W rozmowie aktorzy wspomnieli także współpracę z polską aktorką Justyną Bojczuk, która zagrała epizod w serialu "Violetta".
"Graliśmy wspólnie niewiele. Zapamiętałem ją jako niesamowitą osobę. Pytaliśmy ją o niektóre słowa po polsku, ale brzmiało to tak dziwnie, że nie dało rady się tego nauczyć. Na pewno spotkamy się z nią przy okazji wizyty w waszym kraju" - opowiadał o spotkaniu z Polką Samuel Nascimento.
W wywiadzie wokaliści opowiadali także o swojej popularności, która jest konsekwencją ich pracy.
"Na pewno nigdy nie będzie tak, że popularność zniechęci mnie do dalszej pracy" - mówiła Candelaria, która podkreśliła również, że pozytywna energia, jaką otrzymuje od fanów, daje jej siłę do działania.
Aktorka wspomniała również o najzabawniejszej sytuacji, jaka przydarzyła jej się w trakcie trasy koncertowej:
"Jeden z fanów wszedł z gitarą przez okno do mojego pokoju.

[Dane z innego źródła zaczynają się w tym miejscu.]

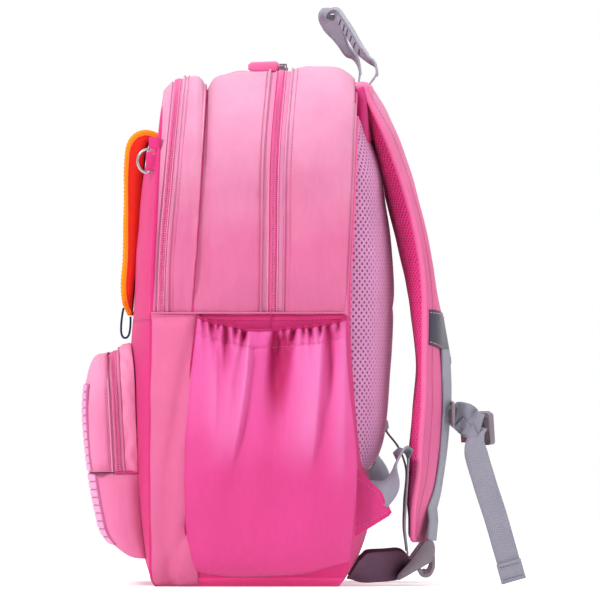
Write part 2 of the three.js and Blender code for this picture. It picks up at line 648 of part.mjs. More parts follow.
// The adjusting tail, which hangs from the plug with its end folded double.
function sternumTail(side) {
  const x = strapCentre(STERNUM.z) + 7.6;
  const route = [[x + 1, 181, 112], [x + 1.4, 189, 84], [x + 0.6, 197, 56], [x - 0.6, 204.5, 30],
    [x, 210.5, 8]];
  const line = smooth(route.map(([px, y, z]) => point(side * px, y, z)), 10);
  const thickness = (t) => (t > 0.83 ? 2.8 : SLIM_WEBBING.thickness);
  return ribbon(line, () => point(0, 1, 0.27), SLIM_WEBBING.width, thickness);
}

SIDES.forEach(([name, side]) => {
  piece(`sternum_keeper_${name}`, sternumKeeper(side), COLOURS.webbing, 0.6);
  piece(`sternum_webbing_${name}`, sternumWebbing(side, side < 0), COLOURS.webbing, 0.7);
});
piece('sternum_tail', sternumTail(1), COLOURS.webbing, 0.7);
piece('buckle_plug', buckleHalf(1, true), COLOURS.plastic, 0.45);
piece('buckle_socket', buckleHalf(-1, false), COLOURS.plastic, 0.45);

// ---- Haul handle --------------------------------------------------------------------------

const GRIP = { width: 13, thickness: 3.4 };   // the webbing folded double

function haulHandle() {
  const route = [[42, 96, 409], [45, 100.5, 416], [40, 95, 426], [28, 82, 445], [14, 68, 459], [0, 61, 462],
    [-14, 66, 452], [-28, 77, 436], [-40, 87, 421], [-42, 92, 409]];
  const line = smooth(route.map(([x, y, z]) => point(x, y, z)), 22);
  const across = (t) => {
    const middle = Math.sin(Math.PI * t) ** 0.6;
    return point(1, 0, 0).lerp(point(0, 0.7, 0.7), middle);
  };
  const fold = (t) => Math.min(1, Math.sin(Math.PI * t) * 1.3);
  const width = (t) => THREE.MathUtils.lerp(WEBBING.width, GRIP.width, fold(t));
  const thickness = (t) => THREE.MathUtils.lerp(WEBBING.thickness, GRIP.thickness, fold(t));
  return ribbon(line, across, width, thickness);
}
piece('haul_handle', haulHandle(), COLOURS.webbing, 0.7);

// ---- Flap and pull cord -------------------------------------------------------------------

const FLAP = { halfWidth: 58, shoulderHalf: 54, cornerHalf: 45 };
const FLAP_OUTER = [[-79.6, 366], [-86, 366.6], [-93.5, 363.5], [-99, 356], [-101.3, 340], [-102, 300],
  [-102.6, 265], [-104.3, 240], [-102.5, 226], [-98.8, 217]];
const FLAP_INNER = [[-79.6, 360], [-84, 360.4], [-88.5, 358], [-91, 352], [-92.3, 338], [-93, 300],
  [-93.2, 265], [-94.8, 240], [-95.2, 226], [-95.8, 217]];

function flap() {
  const halves = FLAP_OUTER.map(() => FLAP.halfWidth);
  halves.splice(-2, 2, FLAP.shoulderHalf, FLAP.cornerHalf);
  const skin = (path) => path.map(([y, z], i) => (
    spread(-halves[i], halves[i], 5).map((x) => point(x, y, z))));
  return slab(skin(FLAP_OUTER), skin(FLAP_INNER));
}
piece('flap', flap(), COLOURS.orange);

// A tube of round cord along a smooth route.
function cord(points, radius, steps) {
  const circle = new THREE.Shape();
  circle.absarc(0, 0, radius, 0, 2 * Math.PI, false);
  const extrudePath = new THREE.CatmullRomCurve3(points, false, 'centripetal');
  const curveSegments = 4;
  return new THREE.ExtrudeGeometry(circle, { steps, extrudePath, bevelEnabled: false, curveSegments });
}

const PULL_CORD = { radius: 0.9, steps: 18 };
const PULL_ROUTE = [[-102.7, 223.2], [-103.6, 219], [-104.4, 213], [-104.8, 207], [-104.5, 202.4],
  [-102.9, 199.3], [-100.6, 199], [-98.7, 201], [-97.7, 205], [-97.2, 210], [-97.1, 216.2]];
piece('pull_cord', cord(PULL_ROUTE.map(([y, z]) => point(0, y, z)), PULL_CORD.radius, PULL_CORD.steps),
  COLOURS.navy, 0.6);

// ---- D-rings ------------------------------------------------------------------------------

const RING = { x: 127.8, y: -80.2, z: 340.8, wire: 1.1, half: 9.4, reach: 9.7 };

function dRing(side) {
  const { half, reach } = RING;
  const outline = [[0, -half + 2], [0, half - 2], [-1.2, half - 0.2], [-5, half - 0.9], [-8.4, half - 4.3],
    [-reach, 0], [-8.4, -half + 4.3], [-5, -half + 0.9], [-1.2, -half + 0.2]];
  const points = outline.map(([dy, dz]) => point(side * RING.x, RING.y + dy, RING.z + dz));
  return wireRing(points, RING.wire, 24, 6);
}

function ringTab(side) {
  const body = box(3.9, 5.8, 15.6, side * RING.x, RING.y - 0.1, RING.z);
  const bore = new THREE.CylinderGeometry(RING.wire + 0.4, RING.wire + 0.4, 20, 16).rotateX(Math.PI / 2);
  return cut(body, bore.translate(side * RING.x, RING.y, RING.z));
}

SIDES.forEach(([name, side]) => {
  piece(`ring_tab_${name}`, ringTab(side), COLOURS.hotPink);
  piece(`d_ring_${name}`, dRing(side), COLOURS.metal, 0.3, 1);
});

// ---- Zip sliders and pullers --------------------------------------------------------------

const SLIDER = { base: 8, height: 2, bridge: 7, bar: 2.6, top: 5.3 };
const SLIDER_HOLE = { half: 2.2, low: 2.3, high: 4.2 };
const PULLER = { wire: 0.55, half: 3, link: 9, pivot: 3.25, tab: 24 };

// Local axes: x is the puller's pin, -y the way the puller lies, z out from the zip.
function slider() {
  const arc = new THREE.Shape();
  arc.moveTo(-SLIDER.bridge / 2, 1);
  arc.lineTo(SLIDER.bridge / 2, 1);
  arc.lineTo(SLIDER.bridge / 2 - 0.6, SLIDER.top);
  arc.lineTo(-SLIDER.bridge / 2 + 0.6, SLIDER.top);
  const hole = new THREE.Path();
  hole.moveTo(-SLIDER_HOLE.half, SLIDER_HOLE.low);
  hole.lineTo(-SLIDER_HOLE.half, SLIDER_HOLE.high);
  hole.lineTo(SLIDER_HOLE.half, SLIDER_HOLE.high);
  hole.lineTo(SLIDER_HOLE.half, SLIDER_HOLE.low);
  arc.holes.push(hole);
  const bridge = plate(arc, SLIDER.bar).rotateX(Math.PI / 2).rotateZ(Math.PI / 2);
  bridge.translate(-SLIDER.bar / 2, 0, 0);
  return join(plate(roundedRect(SLIDER.base / 2, SLIDER.base / 2, 2), SLIDER.height), bridge);
}

function puller(tabWidth, tabHeight) {
  const { half, link, pivot } = PULLER;
  const loop = [[half, 0], [0, 0.1], [-half, 0], [-half - 0.1, -link / 2], [-half, -link], [0, -link - 0.1],
    [half, -link], [half + 0.1, -link / 2]];
  const ring = wireRing(loop.map(([x, y]) => point(x, y, pivot)), PULLER.wire, 12, 6);
  const outline = roundedRect(tabWidth / 2, PULLER.tab / 2, Math.min(tabWidth / 2 - 0.1, 3));
  const tab = plate(outline, tabHeight).translate(0, -link - PULLER.tab / 2 + 1.2, pivot - tabHeight / 2);
  return join(ring, tab);
}

// Puts a slider and its puller on a zip. pin is the puller's pin direction, lies the way it lies.
function zipSlider(name, at, pin, lies, tabWidth, tabHeight) {
  const back = lies.clone().negate();
  piece(`${name}_slider`, place(slider(), pin, back, at), COLOURS.metal, 0.4, 1);
  piece(`${name}_puller`, place(puller(tabWidth, tabHeight), pin, back, at), COLOURS.hotPink, 0.6);
}

const MAIN_SLIDER = { x: 12, z: 415.3 };
SIDES.forEach(([name, side]) => {
  const at = point(side * MAIN_SLIDER.x, mainZip(MAIN_SLIDER.z), MAIN_SLIDER.z);
  zipSlider(`main_${name}`, at, point(1, 0, 0), point(0, -1, 0), 4, 6);
});

const ORGANISER_SLIDER = { x: -140.6, z: 262 };
zipSlider('organiser', point(ORGANISER_SLIDER.x, organiserZip(ORGANISER_SLIDER.z), ORGANISER_SLIDER.z),
  point(0, -1, 0), point(0, 0, -1), 7, 3);

const POCKET_SLIDER = { x: -102.6, z: 128 };
zipSlider('pocket', point(POCKET_SLIDER.x, pocketZip(POCKET_SLIDER.z), POCKET_SLIDER.z),
  point(0, -1, 0), point(0, 0, -1), 7, 3);

export default backpack;
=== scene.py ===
"""A child's school backpack: the looks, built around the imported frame.

Lengths are in millimetres up to mesh_piece(), which turns them into metres. +Z is up, -Y is the
pocket side, +Y is the wearer's side and +X is the wearer's right.
"""
import math

import bpy
import numpy as np
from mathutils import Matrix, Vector, noise


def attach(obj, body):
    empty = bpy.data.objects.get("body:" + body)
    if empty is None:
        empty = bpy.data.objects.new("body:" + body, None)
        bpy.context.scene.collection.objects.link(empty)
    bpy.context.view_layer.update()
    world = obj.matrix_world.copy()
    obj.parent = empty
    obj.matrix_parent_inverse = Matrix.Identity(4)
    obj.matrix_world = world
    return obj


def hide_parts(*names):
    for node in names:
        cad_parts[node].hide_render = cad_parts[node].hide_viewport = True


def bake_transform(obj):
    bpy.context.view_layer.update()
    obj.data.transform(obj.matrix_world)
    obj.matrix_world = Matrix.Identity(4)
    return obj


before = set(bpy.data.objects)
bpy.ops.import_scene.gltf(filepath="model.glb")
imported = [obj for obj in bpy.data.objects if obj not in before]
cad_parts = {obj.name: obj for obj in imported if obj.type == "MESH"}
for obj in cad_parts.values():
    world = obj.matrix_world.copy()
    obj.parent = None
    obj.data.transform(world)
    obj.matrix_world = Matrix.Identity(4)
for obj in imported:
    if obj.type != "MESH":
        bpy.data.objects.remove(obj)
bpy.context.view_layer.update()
MM = 0.001
SIDES = (("right", 1), ("left", -1))

# ---- Driving dimensions, the same as the frame's ------------------------------------------------

HALF_WIDTH = 138
SEAM_TOP = 398
TOP_RADIUS = 82
BOTTOM_RADIUS = 26
ZIP_END = 219
CREASE_Z = 213
MAIN_ZIP_HALF = 9
SLIM_ZIP_HALF = 5.5
SIDE_SHARE = 0.35
WEBBING = 25
SLIM_WEBBING = 19

POCKET_HALF = 102
POCKET_BOTTOM = 22
POCKET_TOP = 190
POCKET_RADIUS = 34
POCKET_SPLIT = 91
STRAP_CENTRE = 58
STRAP_TOP = 401
STRAP_TIP = 38
LOCK_X = 74

# ---- Lines and curves ---------------------------------------------------------------------------


def smooth_values(places, values, at):
    """Values on a smooth curve through the given ones."""
    places = np.asarray(places, float)
    values = np.asarray(values, float)
    slopes = np.gradient(values, places)
    at = np.clip(np.asarray(at, float), places[0], places[-1])
    i = np.clip(np.searchsorted(places, at, side="right") - 1, 0, len(places) - 2)
    step = places[i + 1] - places[i]
    t = (at - places[i]) / step
    rise = (values[i + 1] - values[i]) * (3 * t**2 - 2 * t**3)
    return values[i] + rise + step * (slopes[i] * (t - 2 * t**2 + t**3) + slopes[i + 1] * (t**3 - t**2))


def curve(pairs):
    """A function that gives the value at a place on a smooth curve through [place, value] pairs."""
    places, values = np.array(sorted(pairs), float).T
    return lambda at: smooth_values(places, values, at)


def lerp(a, b, t):
    """The value or the point that lies at a share t of the way from a to b."""
    a, b = np.asarray(a), np.asarray(b)
    return a + (b - a) * t


def ease(t):
    """Rises smoothly from 0 to 1 while t does."""
    t = np.clip(t, 0, 1)
    return t * t * (3 - 2 * t)


def xyz(x, y, z):
    """Points from coordinates that may be grids, rows, columns or single numbers."""
    return np.stack(np.broadcast_arrays(x, y, z), -1)


def unit(vectors):
    vectors = np.asarray(vectors, float)
    return vectors / np.maximum(np.linalg.norm(vectors, axis=-1, keepdims=True), 1e-9)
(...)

Byłam bardzo zdziwiona, kiedy otworzyłam drzwi i go zobaczyłam. To było bardziej śmieszne niż przerażające" - mówiła z rozbawieniem Molfese.
Diego Dominguez zwrócił uwagę na otwartość fanów, którzy często podchodzą do niego i chcą, by ich przytulił lub pocałował.
"Takie odruchy mam zarezerwowane dla najbliższych mi osób, więc gdy dochodzi do takich sytuacji, to czuję się dziwnie" - tłumaczył.
Podobnego zdarzenia doświadczył Samuel Nascimento podczas wizyty w Brazylii:
"W kościele w czasie nabożeństwa podbiegła do mnie dziewczynka i przytuliła się do mnie. Nie wiedzieliśmy, co zrobić. Ludzie pytali, czy ją ode mnie zabrać. Powiedziałem, że może zostać" - wspominał Nascimento.
W wywiadzie wokaliści mówili także o tym, czym mogliby się zajmować, gdyby nie byli aktorami. Candelaria zdradziła, że uwielbia spędzać czas w kuchni, więc pewnie postawiłaby na gotowanie lub coś związanego ze sportem.
Samuel natomiast chciałby sprawdzić się w reklamie lub zająć wolontariatem. Diego myśli o zapisaniu się do szkoły filmowej, by szkolić swój aktorski warsztat pod okiem profesjonalistów.
"Przed nami jeszcze długie tournée, ale dobrze już teraz zacząć myśleć o przyszłości" - mówiła Candelaria Molfese.